The dwarf turned and crashed into an array of flasks that shattered by means of he and floor. A thundering vibration rang throughout the bowels of the cottage, and the funguay lunged forward with a weaving of arms all snaking towards the dwarf, who in turn ducked and crawled across the lab and under another desk of equipment. The hostile homeowner shoved a cart of tools aside rolling its contents out among tile. As the dwarf’s predator drew close, Waspig burst through an entrance and sent its stabber directly towards the path of the advancing mycelium. The funguay stepped several feet back, turning then to the wall to retrieve its hung hatchet. The dwarf, meanwhile, hoisted himself atop his pet and swooped over to the opposite end. His experimenter continued its campaign at the top of its lungs:
“IT WAS A MISTAKE TO SPARE THE HOG... BUT JUST WAIT FOR ITS OWN!”
Screeches suddenly emitted from the advancing fungus, horrible tones born from terrible pain as its feet tread the barbed and sharp tools that decorated tile. The dwarf and Waspig escaped from where he foresaw his own guts exposed, flapping through countless doors and stairs all sped through as fast as Waspig could manage. The dwarf’s beard blew behind him in two waves, fear fast on his pet as he felt kicks and slams denoting the funguay’s advances. Scent led the hog in a sudden sharp turn, and the dwarf could do little else than trust in its hooves. Muffled, their pursuer wailed:
“I AM A SHROOM OF GOD... IT WAS NOT I WHO TORCHED HIS DOORS...”
A final climb revealed he stood back in the parlor with the sun nearly finishing its set. Before the dwarf would exit, he grabbed at the iron poker mounted next to the fireplace, accidentally stumbling into the ornate framed portraits sent plummeting to the floorboards, the poker clumsily slipping and rolling away.

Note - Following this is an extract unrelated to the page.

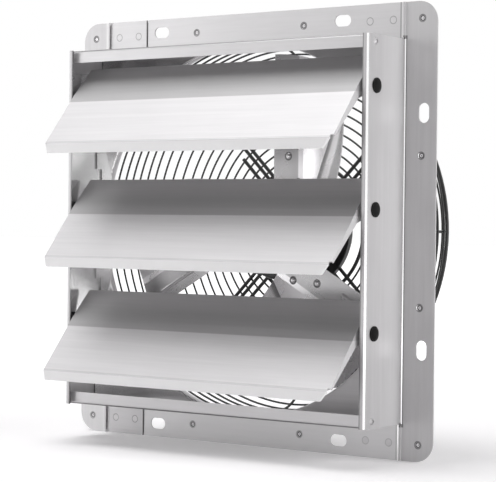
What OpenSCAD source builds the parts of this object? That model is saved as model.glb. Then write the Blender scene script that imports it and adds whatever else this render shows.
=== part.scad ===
// Window exhaust fan with a gravity louver shutter.
// Frame: origin at the centre of the mounting flange, on the face that seats on the wall.
// X runs across, Z runs up, the louvers face -Y and the wire guard faces +Y.

/* [Fan size] */
// Diameter of the fan, which sets the air opening, the box, the flange and the guard
fan_d = 304; // [250:1:360]
// Gap between the blade tips and the air opening
tip_gap = 6; // [5:0.5:8]
// How far the air opening reaches past the outside of the box on each side
side_lap = 3.5; // [1:0.5:6]

/* [Housing] */
// Width of the mounting flange round the box
flange_border = 29.5; // [27:0.5:36]
// Depth of the box in front of the flange face
box_d = 56; // [54:1:66]
// Thickness of the housing sheet
sheet = 1.2; // [1:0.1:1.5]
// Radius of the flange corners
flange_corner_r = 17; // [8:1:22]
// Width of the folded front lip of the side rails
side_lip_w = 5; // [3:0.5:5.5]
// Height of the folded front lip of the top and bottom rails
cross_lip_h = 10.5; // [8:0.5:11]
// How far the top and bottom lips sit behind the side lips
lip_setback = 4.5; // [2:0.5:6]

/* [Mounting slots] */
// Length of a mounting slot
slot_len = 16; // [12:0.5:18]
// Width of a mounting slot
slot_w = 9.5; // [6:0.5:10.5]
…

He did not hesitate for the funguay’s reaction, tucking Waspig under his arm--it fluttering for slack--and the two burst out from the clouds of loaves’ scent and back within crisp air. The dwarf inhaled and, renewed, the toadstool atop him bobbing with breezes, Waspig’s squealing, the dwarf dashed from the moss topped cottage and into the forest before the cliffs before the plains before the shining city on the shoreline.